* Provided material *
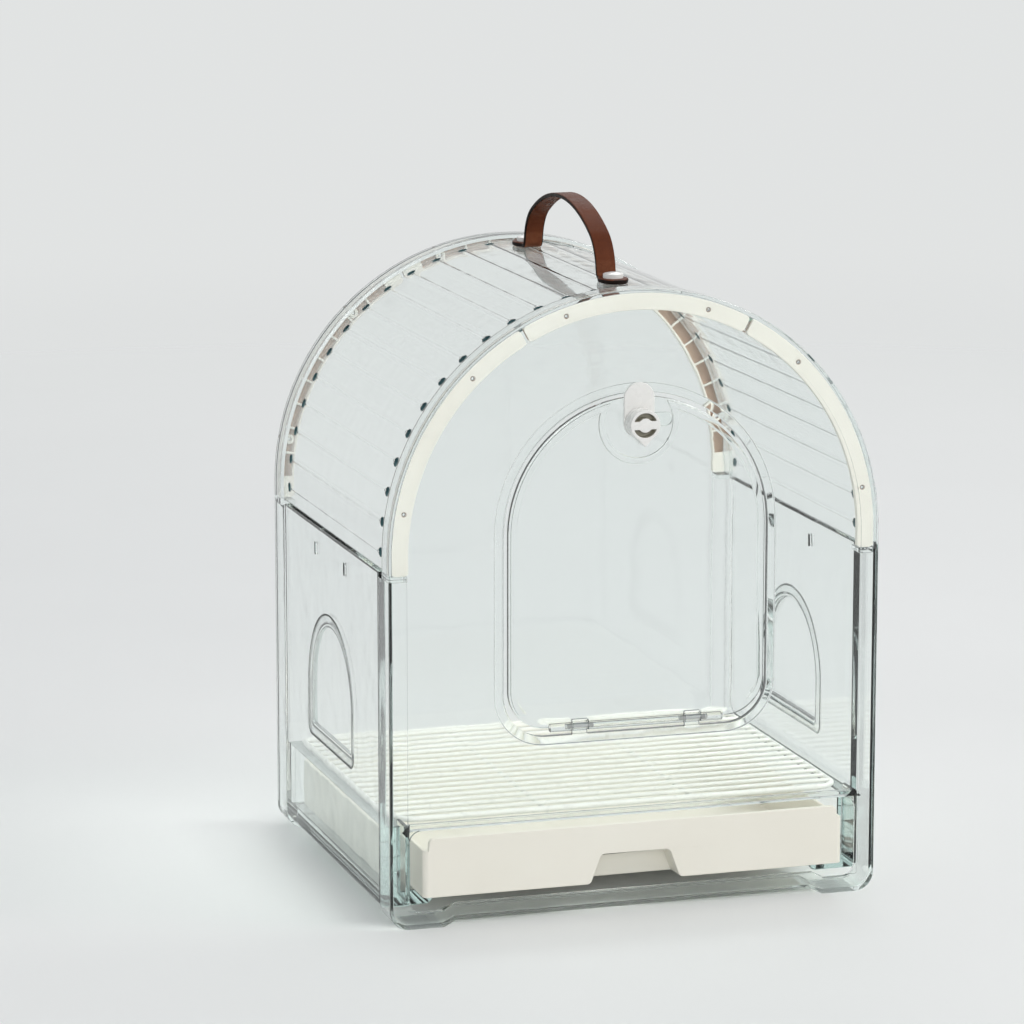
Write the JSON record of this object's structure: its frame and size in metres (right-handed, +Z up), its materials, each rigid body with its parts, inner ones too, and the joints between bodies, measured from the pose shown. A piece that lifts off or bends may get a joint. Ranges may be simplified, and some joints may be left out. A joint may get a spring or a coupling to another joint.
{
  "type": "bird travel carrier",
  "caption": "Clear arched small-bird travel carrier with hinged front door, turn lock, feeder windows, wire grate, pull-out tray and leather strap handle.",
  "frame": {"origin": "on the floor plane, under the centre of the object's box", "axes": "+Z up, -Y out of the front door, +X to the right seen from the front"},
  "size_m": [0.26, 0.2372, 0.3542],
  "materials": {
    "clear_shell": "clear bent sheet, glossy",
    "clear_cover": "clear moulded plastic, glossy",
    "clear_panel": "clear moulded plastic, glossy",
    "clear_door": "clear moulded plastic, glossy",
    "clear_feeder": "clear moulded plastic, glossy",
    "clear_cam": "clear moulded plastic, satin",
    "trim_white": "moulded, satin",
    "lock_white": "moulded, satin gloss",
    "tray_white": "moulded, satin",
    "grate_wire": "white coated wire",
    "strap_leather": "brown leather, dark painted edges",
    "eyelet_metal": "polished",
    "pin_steel": "satin",
    "cap_white": "smooth, glossy"
  },
  "bodies": {
    "shell": {"arch_shell": "clear_shell", "handle_nuts": "cap_white"},
    "front_cover": {"front_cover": "clear_cover", "front_trim_left": "trim_white", "front_trim_middle": "trim_white", "front_trim_right": "trim_white"},
    "rear_cover": {"rear_cover": "clear_cover", "rear_trim_left": "trim_white", "rear_trim_middle": "trim_white", "rear_trim_right": "trim_white"},
    "door": {"door": "clear_door", "door_hinge_pins": "pin_steel", "lock_plate": "lock_white"},
    "lock": {"lock_knob": "lock_white", "lock_cam": "clear_cam", "lock_screw": "pin_steel"},
    "left_panel": {"left_side_panel": "clear_panel"},
    "right_panel": {"right_side_panel": "clear_panel"},
    "left_feeder": {"left_feeder_cover": "clear_feeder"},
    "right_feeder": {"right_feeder_cover": "clear_feeder"},
    "grate": {"wire_grate": "grate_wire"},
    "tray": {"drip_tray": "tray_white"},
    "handle": {"handle_strap": "strap_leather", "handle_eyelets": "eyelet_metal", "handle_screws": "cap_white"}
  },
  "joints": [
    {"name": "front_cover_slide", "type": "slide", "parent": "shell", "child": "front_cover", "axis": [0, -1, 0], "range_m": [0, 0.09]},
    {"name": "rear_cover_slide", "type": "slide", "parent": "shell", "child": "rear_cover", "axis": [0, 1, 0], "range_m": [0, 0.09]},
    {"name": "left_panel_slide", "type": "slide", "parent": "shell", "child": "left_panel", "axis": [-1, 0, 0], "range_m": [0, 0.082]},
    {"name": "right_panel_slide", "type": "slide", "parent": "shell", "child": "right_panel", "axis": [1, 0, 0], "range_m": [0, 0.082]},
    {"name": "left_feeder_slide", "type": "slide", "parent": "left_panel", "child": "left_feeder", "axis": [-1, 0, 0], "range_m": [0, 0.057]},
    {"name": "right_feeder_slide", "type": "slide", "parent": "right_panel", "child": "right_feeder", "axis": [1, 0, 0], "range_m": [0, 0.057]},
    {"name": "tray_slide", "type": "slide", "parent": "shell", "child": "tray", "axis": [0, -1, 0], "range_m": [0, 0.15]},
    {"name": "grate_lift", "type": "slide", "parent": "shell", "child": "grate", "axis": [0, 0, 1], "range_m": [0, 0.08]},
    {"name": "door_hinge", "type": "hinge", "parent": "front_cover", "child": "door", "pos_m": [0, -0.1059, 0.099], "axis": [1, 0, 0], "range_deg": [0, 100]},
    {"name": "lock_turn", "type": "hinge", "parent": "door", "child": "lock", "pos_m": [0, -0.1074, 0.253], "axis": [0, -1, 0], "range_deg": [0, 90]},
    {"name": "handle_lift", "type": "slide", "parent": "shell", "child": "handle", "axis": [0, 0, 1], "range_m": [0, 0.076]}
  ]
}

* Written task *
Without changing a word, restate the whole listing.

* Written reply *
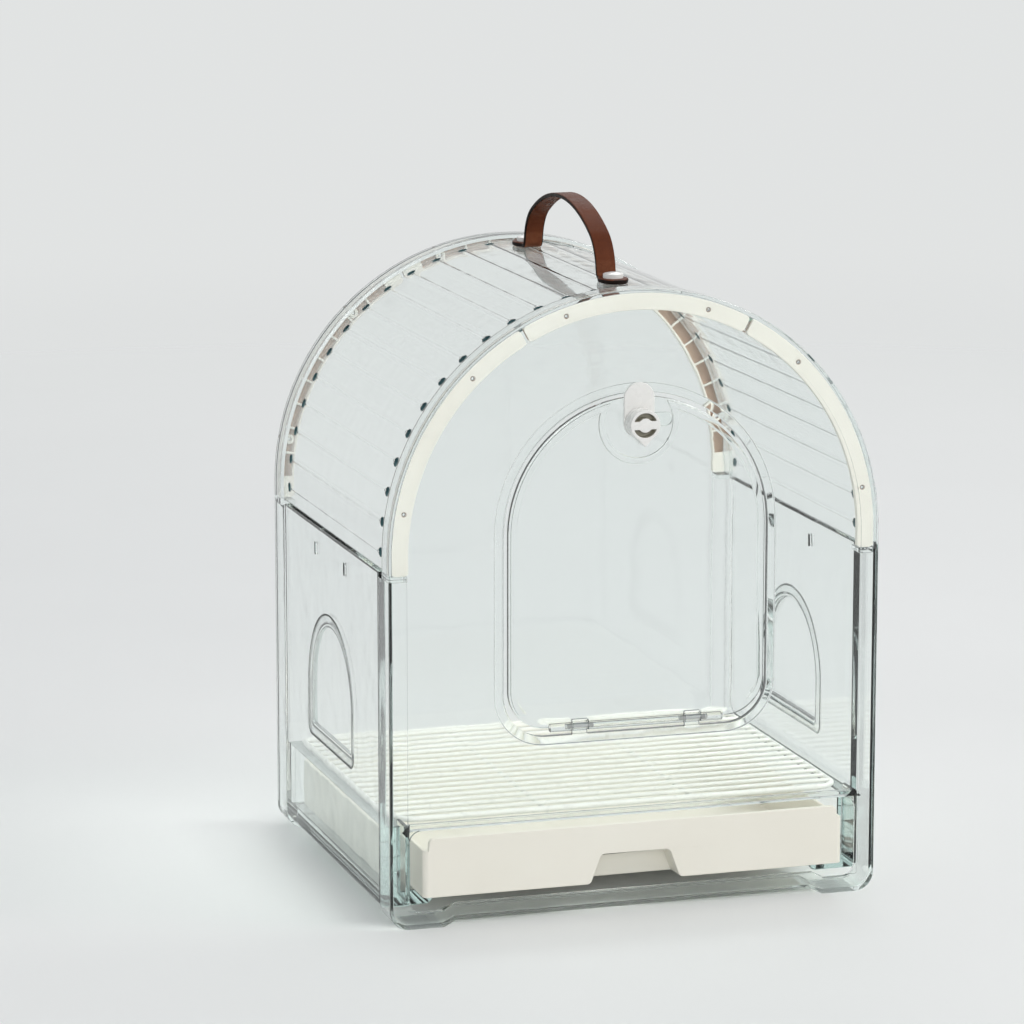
Write the JSON record of this object's structure: its frame and size in metres (right-handed, +Z up), its materials, each rigid body with its parts, inner ones too, and the joints between bodies, measured from the pose shown. A piece that lifts off or bends may get a joint. Ranges may be simplified, and some joints may be left out. A joint may get a spring or a coupling to another joint.
{
  "type": "bird travel carrier",
  "caption": "Clear arched small-bird travel carrier with hinged front door, turn lock, feeder windows, wire grate, pull-out tray and leather strap handle.",
  "frame": {"origin": "on the floor plane, under the centre of the object's box", "axes": "+Z up, -Y out of the front door, +X to the right seen from the front"},
  "size_m": [0.26, 0.2372, 0.3542],
  "materials": {
    "clear_shell": "clear bent sheet, glossy",
    "clear_cover": "clear moulded plastic, glossy",
    "clear_panel": "clear moulded plastic, glossy",
    "clear_door": "clear moulded plastic, glossy",
    "clear_feeder": "clear moulded plastic, glossy",
    "clear_cam": "clear moulded plastic, satin",
    "trim_white": "moulded, satin",
    "lock_white": "moulded, satin gloss",
    "tray_white": "moulded, satin",
    "grate_wire": "white coated wire",
    "strap_leather": "brown leather, dark painted edges",
    "eyelet_metal": "polished",
    "pin_steel": "satin",
    "cap_white": "smooth, glossy"
  },
  "bodies": {
    "shell": {"arch_shell": "clear_shell", "handle_nuts": "cap_white"},
    "front_cover": {"front_cover": "clear_cover", "front_trim_left": "trim_white", "front_trim_middle": "trim_white", "front_trim_right": "trim_white"},
    "rear_cover": {"rear_cover": "clear_cover", "rear_trim_left": "trim_white", "rear_trim_middle": "trim_white", "rear_trim_right": "trim_white"},
    "door": {"door": "clear_door", "door_hinge_pins": "pin_steel", "lock_plate": "lock_white"},
    "lock": {"lock_knob": "lock_white", "lock_cam": "clear_cam", "lock_screw": "pin_steel"},
    "left_panel": {"left_side_panel": "clear_panel"},
    "right_panel": {"right_side_panel": "clear_panel"},
    "left_feeder": {"left_feeder_cover": "clear_feeder"},
    "right_feeder": {"right_feeder_cover": "clear_feeder"},
    "grate": {"wire_grate": "grate_wire"},
    "tray": {"drip_tray": "tray_white"},
    "handle": {"handle_strap": "strap_leather", "handle_eyelets": "eyelet_metal", "handle_screws": "cap_white"}
  },
  "joints": [
    {"name": "front_cover_slide", "type": "slide", "parent": "shell", "child": "front_cover", "axis": [0, -1, 0], "range_m": [0, 0.09]},
    {"name": "rear_cover_slide", "type": "slide", "parent": "shell", "child": "rear_cover", "axis": [0, 1, 0], "range_m": [0, 0.09]},
    {"name": "left_panel_slide", "type": "slide", "parent": "shell", "child": "left_panel", "axis": [-1, 0, 0], "range_m": [0, 0.082]},
    {"name": "right_panel_slide", "type": "slide", "parent": "shell", "child": "right_panel", "axis": [1, 0, 0], "range_m": [0, 0.082]},
    {"name": "left_feeder_slide", "type": "slide", "parent": "left_panel", "child": "left_feeder", "axis": [-1, 0, 0], "range_m": [0, 0.057]},
    {"name": "right_feeder_slide", "type": "slide", "parent": "right_panel", "child": "right_feeder", "axis": [1, 0, 0], "range_m": [0, 0.057]},
    {"name": "tray_slide", "type": "slide", "parent": "shell", "child": "tray", "axis": [0, -1, 0], "range_m": [0, 0.15]},
    {"name": "grate_lift", "type": "slide", "parent": "shell", "child": "grate", "axis": [0, 0, 1], "range_m": [0, 0.08]},
    {"name": "door_hinge", "type": "hinge", "parent": "front_cover", "child": "door", "pos_m": [0, -0.1059, 0.099], "axis": [1, 0, 0], "range_deg": [0, 100]},
    {"name": "lock_turn", "type": "hinge", "parent": "door", "child": "lock", "pos_m": [0, -0.1074, 0.253], "axis": [0, -1, 0], "range_deg": [0, 90]},
    {"name": "handle_lift", "type": "slide", "parent": "shell", "child": "handle", "axis": [0, 0, 1], "range_m": [0, 0.076]}
  ]
}